What is the most annoying part of websites these days? Yes! The cookie banner! At best, you can easily dismiss the banner, at worst, you can only accept everything, or choose to click “manage options”, deselect all illegally preselected categories, and decline then. Horrible! If you think about it, if you’re a webshop, this is the worst possible user experience. You should know that it’s not legal to not have an option that allows the user to decline tracking on marketing level with one click. So there are two possibilities then:
- The banner is correctly configured, and the user can easily decline (still terrible, but the best of all bad scenarios)

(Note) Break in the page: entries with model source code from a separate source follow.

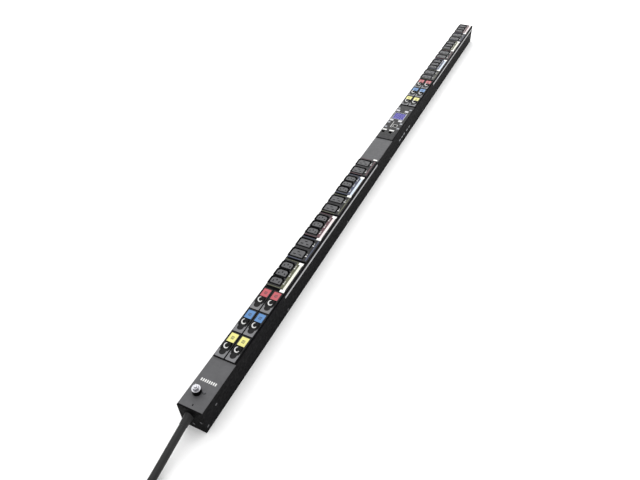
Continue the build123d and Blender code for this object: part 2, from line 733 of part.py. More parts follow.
def make_cord_tie():
    """Two straps round the ring of the coil."""
    coil = make_cord_coil()
    ties = []
    for turn in TIE_TURNS:
        strap = block(
            COIL_R_IN - TIE_THICK, COIL_R_OUT + TIE_THICK, -TIE_WIDTH / 2, TIE_WIDTH / 2,
            0, COIL_TOP + TIE_THICK,
        )
        strap = fillet(strap.edges().filter_by(Axis.Y), COIL_EDGE + TIE_THICK)
        strap = Pos(COIL_X, COIL_Y, 0) * Rot(0, 0, turn) * strap
        ties.append(strap - coil)
    return ties


def make_cord_gland():
    """The tapered strain relief where the cord leaves the cord-end cap, with a flange inside the cap."""
    root = 3.0
    boot = Cone(9.1, 7.7, GLAND_LENGTH + root, align=(Align.CENTER, Align.CENTER, Align.MIN))
    boot = Pos(CORD_X, along(0), CORD_Z) * Rot(90 + GLAND_DROOP, 0, 0) * Pos(0, 0, -root) * boot
    boot -= block(-WIDTH / 2, WIDTH / 2, along(0), along(GLAND_LENGTH), 0, DEPTH)
    neck = rod_y(CORD_X, along(0), along(CAP_PLATE), CORD_Z, GLAND_NECK_R)
    flange = rod_y(CORD_X, along(CAP_PLATE), along(CAP_PLATE + 4.0), CORD_Z, GLAND_NECK_R + 2.0)
    return boot + neck + flange


def make_plug_body():
    """A round locking plug: a tapered tail with a clamp ring, and a wide grip with a flat front."""
    tail_end = PLUG_Y - PLUG_TAIL
    front = tail_end - PLUG_BODY
    outline = (
        (0, PLUG_Y), (10.0, PLUG_Y), (12.0, PLUG_Y - 8), (17.0, PLUG_Y - 10),
        (18.0, tail_end), (26.0, tail_end - 6), (27.0, tail_end - 34), (PLUG_R, tail_end - 36),
        (PLUG_R, front + 1.5), (PLUG_R - 1.5, front), (0, front),
    )
    face = make_face(Polyline(*[(r, y, 0) for r, y in outline], close=True))
    body = Pos(PLUG_X, 0, PLUG_Z) * revolve(face, Axis.Y)
    for blade in make_plug_pins():
        body -= blade
    return body


def make_plug_pins():
    """Four blades on a circle and a round pin in the middle, let into the plug's front."""
    front = PLUG_Y - PLUG_TAIL - PLUG_BODY
    pins = [rod_y(PLUG_X, front - BLADE_LENGTH, front + 6, PLUG_Z, 2.8)]
    for turn in (45, 135, 225, 315):
        blade = block(11.0, 12.6, front - BLADE_LENGTH, front + 6, -4.5, 4.5)
        blade = chamfer(blade.faces().sort_by(Axis.Y)[0].edges().filter_by(Axis.Z), 0.5)
        pins.append(Pos(PLUG_X, 0, PLUG_Z) * Rot(0, turn, 0) * blade)
    return pins


# ---------------------------------------------------------------- writing the nodes
def write(node, shapes):
    """Writes one node; a list becomes a group of separate solids."""
    if isinstance(shapes, (list, tuple)):
        solids = [solid for shape in shapes for solid in shape.solids()]
        shapes = Compound(children=solids)
    export_step(shapes, f"parts/{node}.step")


def write_breakers():
    colours = ("yellow", "blue", "red")
    cases, labels = [], {colour: [] for colour in colours}
    for bank, start in (("near", NEAR_BANK_START), ("far", FAR_BANK_START)):
        for row, x, y in breaker_cells(start):
            side = "left" if x < 0 else "right"
            cases.append(make_breaker(x, y))
            labels[colours[row]].append(make_breaker_label(x, y))
            write(f"rocker_{bank}_{row + 1}_{side}", make_rocker(x, y))
    write("breakers", cases)
    for colour in colours:
        write(f"breaker_labels_{colour}", labels[colour])


def write_modules():
    counts = {"c13": 0, "c19": 0}
    for kind, _, start in module_list():
        counts[kind] += 1
        write(f"{kind}_module_{counts[kind]}", make_outlet_module(kind, start))


def main():
    os.makedirs("parts", exist_ok=True)
    write("left_side_profile", side_profile(-1))
    write("right_side_profile", side_profile(1))
    write("rear_cover", make_rear_cover())
    write("rear_mount_inserts", make_mount_inserts())
    write("cord_end_panel", make_cord_end_panel())
    write("middle_panel", make_middle_panel())
    write("front_ribs", make_front_ribs())
    write("cord_end_cap", make_cord_end_cap())
    write("far_end_cap", end_cap(1))
    write("case_screws", make_case_screws())
    write("side_label_strips", make_side_label_strips())
    write("earth_collar", make_earth_collar())
    write("earth_stud", make_earth_stud())
    write("insulators", make_insulators())
    write("busbars", make_busbars())
    write_breakers()
    write_modules()
    write("outlet_inserts", make_outlet_inserts())
    write("outlet_contacts", make_outlet_contacts())
    write("group_brackets", make_group_brackets())
    write("control_bezel", make_control_bezel())
    write("display_window", make_display_window())
    write("lcd_panel", make_lcd_panel())
    write("network_ports", make_network_ports())
    for name, (x, distance) in BUTTON_PLACES.items():
        write(name, make_button(x, distance))
    write("cord_gland", make_cord_gland())
    write("cord_tube", make_cord_tube())
    write("cord_coil", make_cord_coil())
    write("cord_tie", make_cord_tie())
    write("plug_body", make_plug_body())
    write("plug_pins", make_plug_pins())


main()
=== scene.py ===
import json
import math
import bmesh
import bpy
from mathutils import Matrix, Vector


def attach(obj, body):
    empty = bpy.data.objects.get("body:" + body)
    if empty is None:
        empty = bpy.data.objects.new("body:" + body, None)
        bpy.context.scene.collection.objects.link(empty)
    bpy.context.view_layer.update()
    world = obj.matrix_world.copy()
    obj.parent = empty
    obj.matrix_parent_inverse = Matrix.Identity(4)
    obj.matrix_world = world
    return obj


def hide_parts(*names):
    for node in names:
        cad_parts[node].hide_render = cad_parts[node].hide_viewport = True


# Looks of the rack power strip, in metres in the CAD frame:
# X across the strip, Y along it from the cord end, Z out of its front face.
# Lists of places within a module, a breaker or a print are in millimetres.

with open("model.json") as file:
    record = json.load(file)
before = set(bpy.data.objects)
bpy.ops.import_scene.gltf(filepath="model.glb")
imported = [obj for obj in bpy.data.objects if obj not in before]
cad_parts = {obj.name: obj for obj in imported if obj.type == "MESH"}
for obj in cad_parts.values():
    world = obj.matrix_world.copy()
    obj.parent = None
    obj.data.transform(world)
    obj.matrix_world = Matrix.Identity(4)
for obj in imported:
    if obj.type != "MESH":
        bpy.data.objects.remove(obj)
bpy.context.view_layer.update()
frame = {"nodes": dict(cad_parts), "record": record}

ROOT = "strip"
LENGTH = 1.890
WIDTH = 0.052

# Heights of the front faces, and the thickness of a printed mark.
FRONT = 0.062
MODULE_TOP = 0.065
BEZEL_TOP = 0.0654
CONTROL_TOP = 0.0644
PRINT_RISE = 0.00012


def along(distance):
    """A distance in millimetres from the cord end as a Y position."""
    return distance / 1000 - LENGTH / 2


# ---------------------------------------------------------------- camera
def make_camera():
    """The photograph's viewpoint, solved from the equal spacing of the breakers and modules."""
    data = bpy.data.cameras.new("camera")
    data.sensor_width = 36.0
    data.lens = 30.27
    data.clip_start = 0.02
    data.clip_end = 60.0
    camera = bpy.data.objects.new("camera", data)
    bpy.context.collection.objects.link(camera)
    right = Vector((0.90045, 0.43395, -0.02952))
    up = Vector((-0.27257, 0.61588, 0.73918))
    back = right.cross(up)
    turn = Matrix((right, up, back)).transposed().to_4x4()
    camera.matrix_world = Matrix.Translation((0.44234, -1.27921, 0.90196)) @ turn
    bpy.context.scene.camera = camera


make_camera()

# ---------------------------------------------------------------- cord
CORD_D = 0.0145
TIE_THICK = 0.0012
CORD_X = -0.004
CORD_Z = 0.0392
GLAND_LENGTH = 0.020
GLAND_DROOP = math.radians(12)

# How far the strain relief's tip stands out from the end wall, in millimetres, and how far it droops.
GLAND_TIP_OUT = 1000 * GLAND_LENGTH * math.cos(GLAND_DROOP)
GLAND_TIP_DROP = GLAND_LENGTH * math.sin(GLAND_DROOP)

# The coil: the cord's middle on the floor, the outer turn, the middle of the ring, and the plug on it.
FLOOR_Z = TIE_THICK + CORD_D / 2
COIL_OUTER = 0.087
COIL_X = CORD_X + COIL_OUTER
COIL_Y = along(-205)
COIL_TOP = TIE_THICK + 2 * CORD_D
LOOSE_TURN = 0.078
PLUG_R = 0.029
PLUG_X = COIL_X - LOOSE_TURN
PLUG_Y = COIL_Y - 0.006
PLUG_Z = COIL_TOP + PLUG_R

# The angle at the end of a turn over which the cord passes to the next, and the angle between points.
CHANGE = math.radians(66)
STEP = math.radians(11)


def route_to_coil():
    """The free part of the cord, from the strain relief to where its first turn begins."""
    return [
        (CORD_X, along(-GLAND_TIP_OUT), CORD_Z - GLAND_TIP_DROP),
        (CORD_X, along(-58), CORD_Z - 0.0129),
        (CORD_X, along(-98), CORD_Z - 0.0229),
        (CORD_X, along(-137), FLOOR_Z),
        (CORD_X, along(-171), FLOOR_Z),
    ]


def coil_place(wound):
    """Radius and height of the cord after it has wound through an angle.

    It makes three turns inwards, climbs on to them, and makes three turns outwards.
    """
    turn = 2 * math.pi
    low, high = FLOOR_Z, FLOOR_Z + CORD_D
    inner = COIL_OUTER - 2 * CORD_D
    ring = int(wound // turn)
    part = max(0.0, (wound - ring * turn - (turn - CHANGE)) / CHANGE)
    ease = part * part * (3 - 2 * part)
    if ring < 2:
        return COIL_OUTER - CORD_D * (ring + ease), low
    if ring == 2:
        beside = COIL_OUTER - CORD_D * (1 + ease)
        return beside - CORD_D * math.sqrt(max(0.0, 1 - ease * ease)), low + CORD_D * ease
    if ring < 5:
        return inner + CORD_D * (ring - 3 + ease), high
    return COIL_OUTER, high


# The angle wound when the cord leaves the ring.
LAST_ON_RING = 5 * 2 * math.pi + math.radians(186)

# The last part, over the ring: (turn about the coil in degrees, height of the cord's middle in mm).
OVER_COIL = (
    (66.0, 31.0), (82.0, 34.8), (98.0, 38.0), (114.0, 41.4),
    (130.0, 45.6), (146.0, 50.4), (162.0, 55.0),
)

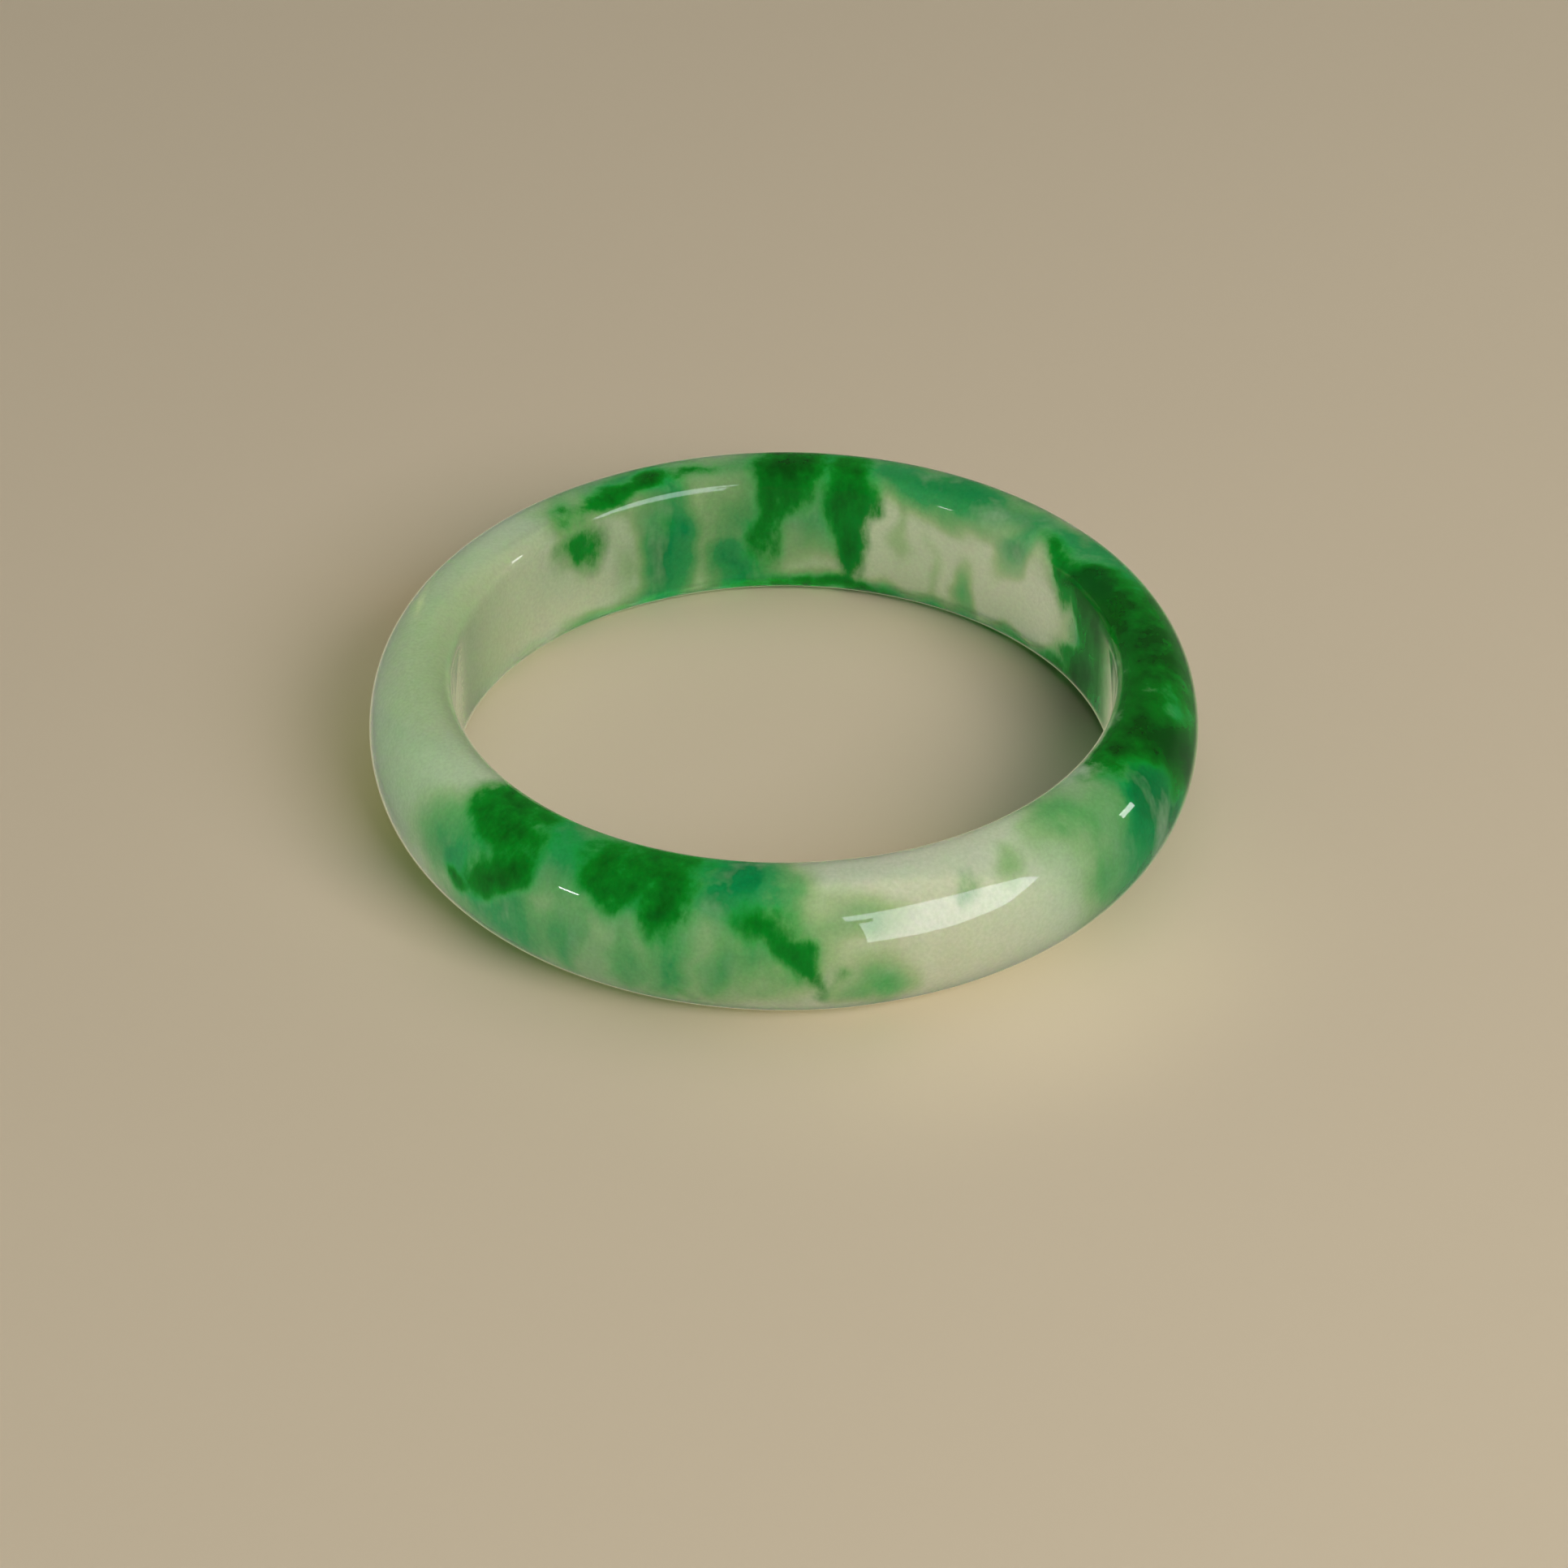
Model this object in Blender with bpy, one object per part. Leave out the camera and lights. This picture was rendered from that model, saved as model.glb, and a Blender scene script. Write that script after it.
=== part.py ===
"""A jade bangle: one closed ring carved and polished from a single piece of stone.

The ring lies flat on its lower edge. The world origin is on the ring's axis, at
the height of the surface that it rests on, and +Z is the ring's axis.
Lengths are in metres.
"""

from math import cos, pi, radians, sin

import bmesh
import bpy
from mathutils import Matrix, Vector

# Driving dimensions
BORE_RADIUS = 0.0280  # the wrist opening: a common 56 mm bangle
WALL_THICKNESS = 0.0072  # from the bore to the crown of the outside
WALL_HEIGHT = 0.0129  # along the axis, which is how high it stands when it lies flat
BORE_EDGE_RADIUS = 0.0020  # the rounding where the bore meets the upper and lower edges
LAND_WIDTH = 0.0009  # the flat ring that the polishing lap leaves on each edge

# Facets
RING_STEPS = 120
EDGE_STEPS = 5
CROWN_STEPS = 16

SMOOTH_UP_TO = radians(30)


def clear_scene():
    for obj in list(bpy.data.objects):
        bpy.data.objects.remove(obj, do_unlink=True)


def arc(centre, radius_out, radius_up, start, end, steps):
    """Points of an elliptical arc in the (radius, height) half plane, both ends included."""
    points = []
    for step in range(steps + 1):
        angle = start + (end - start) * step / steps
        points.append(
            (centre[0] + radius_out * cos(angle), centre[1] + radius_up * sin(angle))
        )
    return points


def wall_profile():
    """The closed D-shaped section, anticlockwise from the foot of the bore's lower rounding.

    A straight bore side, a small quarter round at each of its ends, a narrow flat
    land on the lower and the upper edge, and a half ellipse for the domed outside.
    """
    edge = BORE_EDGE_RADIUS
    edge_centre = BORE_RADIUS + edge
    crown_centre = edge_centre + LAND_WIDTH
    crown_depth = WALL_THICKNESS - edge - LAND_WIDTH
    lower_edge = arc((edge_centre, edge), edge, edge, pi, 1.5 * pi, EDGE_STEPS)
    crown = arc(
        (crown_centre, WALL_HEIGHT / 2),
        crown_depth,
        WALL_HEIGHT / 2,
        -pi / 2,
        pi / 2,
        CROWN_STEPS,
    )
    upper_edge = arc(
        (edge_centre, WALL_HEIGHT - edge), edge, edge, pi / 2, pi, EDGE_STEPS
    )
    return lower_edge + crown + upper_edge


def ring_mesh(name):
    """The section spun once around the axis and closed on itself."""
    shape = bmesh.new()
    corners = [shape.verts.new((r, 0, z)) for r, z in wall_profile()]
    section = [
        shape.edges.new((corners[i], corners[(i + 1) % len(corners)]))
        for i in range(len(corners))
    ]
    bmesh.ops.spin(
        shape,
        geom=corners + section,
        cent=Vector((0, 0, 0)),
        axis=Vector((0, 0, 1)),
        angle=2 * pi,
        steps=RING_STEPS,
        use_merge=True,
    )
    bmesh.ops.transform(
        shape,
        matrix=Matrix.Rotation(pi / RING_STEPS, 4, "Z"),
        verts=list(shape.verts),
    )
    bmesh.ops.recalc_face_normals(shape, faces=list(shape.faces))
    mesh = bpy.data.meshes.new(name)
    shape.to_mesh(mesh)
    shape.free()
    mesh.shade_smooth()
    mesh.set_sharp_from_angle(angle=SMOOTH_UP_TO)
    return mesh


def jade():
    """Polished icy jadeite: a pale, milky green stone with a glassy gloss."""
    material = bpy.data.materials.new("polished_jadeite")
    material.use_nodes = True
    surface = material.node_tree.nodes["Principled BSDF"]
    surface.inputs["Base Color"].default_value = (0.20, 0.45, 0.19, 1)
    surface.inputs["Roughness"].default_value = 0.12
    surface.inputs["Metallic"].default_value = 0.0
    surface.inputs["IOR"].default_value = 1.66
    return material


def main():
    clear_scene()
    ring = bpy.data.objects.new("jade_ring", ring_mesh("jade_ring"))
    ring.data.materials.append(jade())
    bpy.context.scene.collection.objects.link(ring)


main()
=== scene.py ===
# %% [markdown]
# # A jade bangle
#
# The real object is one closed ring, sawn, bored, ground and polished from a
# single piece of pale, see-through jade with clouds of green in it. There is
# nothing to assemble, so the lesson is about two things: a turned shape that a
# rule can draw, and a stone that light goes into before it comes back out.
#
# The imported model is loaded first. It fixes every size, and nothing in this
# file moves or resizes it.

# %% Load the frame
from math import cos, pi, radians, sin

import bpy
import numpy as np
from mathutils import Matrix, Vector


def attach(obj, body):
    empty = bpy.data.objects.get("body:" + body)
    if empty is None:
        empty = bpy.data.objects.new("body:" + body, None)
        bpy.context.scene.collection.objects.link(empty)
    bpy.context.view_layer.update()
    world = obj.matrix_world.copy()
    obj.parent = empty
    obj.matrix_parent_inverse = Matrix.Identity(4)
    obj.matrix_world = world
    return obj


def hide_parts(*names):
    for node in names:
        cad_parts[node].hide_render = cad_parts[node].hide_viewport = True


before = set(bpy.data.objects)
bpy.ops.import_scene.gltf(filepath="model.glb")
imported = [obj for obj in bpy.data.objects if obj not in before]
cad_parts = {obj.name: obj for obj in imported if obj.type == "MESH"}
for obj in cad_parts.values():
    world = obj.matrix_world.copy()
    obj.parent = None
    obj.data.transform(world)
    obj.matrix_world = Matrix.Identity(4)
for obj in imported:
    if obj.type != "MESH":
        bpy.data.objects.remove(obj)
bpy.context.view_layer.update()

# %% [markdown]
# ## The sizes of the ring
#
# A bangle's section is a letter D lying on its back: a straight wall against
# the wrist, a dome outside, a small rounding where the two meet, and a narrow
# flat land that the polishing lap leaves on the upper and lower edge. All five
# sizes can be read off the frame's points, so no number is typed twice.

# %% Read the section's sizes
MM = 0.001
TOUCH = 0.01 * MM

points = np.array([v.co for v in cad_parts["jade_ring"].data.vertices])
radii = np.hypot(points[:, 0], points[:, 1])
heights = points[:, 2]
on_land = radii[heights > heights.max() - TOUCH]

bore_radius = float(radii.min())
crown_radius = float(radii.max())
wall_height = float(heights.max() - heights.min())
edge_radius = float(on_land.min()) - bore_radius
land_width = float(on_land.max() - on_land.min())
crown_depth = crown_radius - float(on_land.max())
wall_thickness = crown_radius - bore_radius
print(f"bore {2000 * bore_radius:.1f} mm across, wall {1000 * wall_thickness:.1f} mm thick")
print(f"height {1000 * wall_height:.1f} mm, edges rounded to {1000 * edge_radius:.1f} mm")

# %% [markdown]
# ## Two helpers
#
# Every node below is added by one function: it makes the node, applies its
# settings, and fills each input with a value or a link. The other function
# turns a colour as a designer writes it, sRGB hex, into the linear values that
# Blender's shaders add up.

# %% Helpers
def add_node(tree, kind, inputs=None, **settings):
    node = tree.nodes.new(kind)
    for name, value in settings.items():
        setattr(node, name, value)
    for socket, value in (inputs or {}).items():
        if isinstance(value, bpy.types.NodeSocket):
            tree.links.new(value, node.inputs[socket])
        else:
            node.inputs[socket].default_value = value
    return node


def linear(hex_colour):
    channels = [int(hex_colour[i : i + 2], 16) / 255 for i in (1, 3, 5)]
    return (
        *[c / 12.92 if c <= 0.04045 else ((c + 0.055) / 1.055) ** 2.4 for c in channels],
        1.0,
    )


# %% [markdown]
# ## Polished jadeite: where a point is in the stone
#
# The green runs through the stone, so the pattern is worked out from a point's
# place in the ring and not from a flat image wrapped on it. Object coordinates
# give that place. For clouds that follow the ring, the place is unrolled into
# three lengths in millimetres: round the ring, up the wall, and out from the
# axis. The unrolled strip ends at the plain pale side, where no cloud crosses.

# %% Start the stone's material
jade = bpy.data.materials.new("polished_jadeite")
jade.use_nodes = True
stone = jade.node_tree
stone.nodes.clear()

BORE_MM = bore_radius / MM
MEAN_RADIUS_MM = (bore_radius + crown_radius) / 2 / MM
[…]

- The banner is configured to prevent users from easily declining. Not legal, so also bad practice.
Cookie banners are useless
In the first case, about 98% of your users will simply decline. Why should they otherwise? Contrary to what most cookie banners say, on most websites I’ve seen it does not harm the user experience to decline. The exception being possibly that if you decline, you can’t see YouTube videos that might be embedded on the website. The second case speaks for itself: it’s not legal, so you shouldn’t do it.
So practically speaking, we only have one option to set up a cookie banner: a cookie banner that most users decline anyway. So if you don’t have the data anyway, why bother setting up a cookiebanner? Apart from statistical data, the only reason I can think of right now (there probably are more, just let me know which ones!): The site contains social media, like YouTube, Facebook or Twitter embeds.
But those embeds can be handled with a placeholder. With most cookiebanner solutions these embeds are replaced with a placeholder, and if you click on the placeholder (which serves as a cookie banner in its own right) the embed loads. As long as you inform the user on this placeholder about the privacy implications, this is perfectly according to the privacy laws I know!
So that leaves the statistics. Why not set up your site with anonymous statistics, you can even set it to cookieless, although I’m not sure cookieless tracking improves matters: users are also tracked anonymously, but with cookies it’s easier for the user to delete the data. Funny thing that, cookies. They’re all hated, but actually give more control than cookieless solutions. Anyway.
Setting up your site without a cookie banner, no tools
This is the easiest. You need to have a site without social media embeds. A link to a social media account is fine! So the only non functional cookies you see on your site should be things like language or currency selector cookies or cart cookies. Maybe security or payment processing, stuff like that. Then you set up your favorite statistics tool, which is of course Burst Statistics :). Data is stored on your own server only, and all data is anonymized. In a lot of countries this is fine. In some countries even for anonymous self hosted statistical data consent is required. Quite possibly these websites are not at the forefront of attention: there are so much blatant violations of privacy laws, it would be crazy if they would go after the websites doing it nearly perfect, just not 100% perfect. That’s an opinion that is, not a fact.
Steps to configure:
- Install Burst Statistics
- Remove any social media, or services/tools that place marketing cookies
Configuring your site without a cookie banner, using Complianz
If you have social embeds, like YouTube for example, you can also handle this without a cookiebanner. Follow the following steps:
- Install Burst Statistics for you analytics.
- Install Complianz (There’s no affiliation with Complianz, we built it, but it’s not part of our company anymore. However, it still works fine for this purpose).
- Using the wizard in Complianz, configure your website. Make sure you select YouTube as one of your services (or any other embeds you have on your website).
- In the “statistics configuration” step, select “no” on the question “Do you want to ask consent for statistics”.
- In the ‘finish’ step, select ‘enable cookie blocker’. Also select ‘no’ on the question “Do you want to enable the cookie banner”. There seems to be a bug in Complianz, because you also need to disable the cookie banner in the cookie banner wysiwyg settings. Select “disable cookie banner” there as well.
If you now visit your site, you will see that there is no cookie banner, but YouTube is blocked. The user can accept cookies by simply clicking on the placeholder.
The user also should be able to revoke consent. The easiest way to do this is to add a simple button. You can do this below the YouTube video for example, or you can do this in the footer. It should be easy to find and clearly visible. Use the following HTML:
<button class="cmplz-deny cmplz-revoke-custom">Revoke</button>
Of you course you can style it to your liking. Just leave the current classes in place. You can also change the text to anything you want.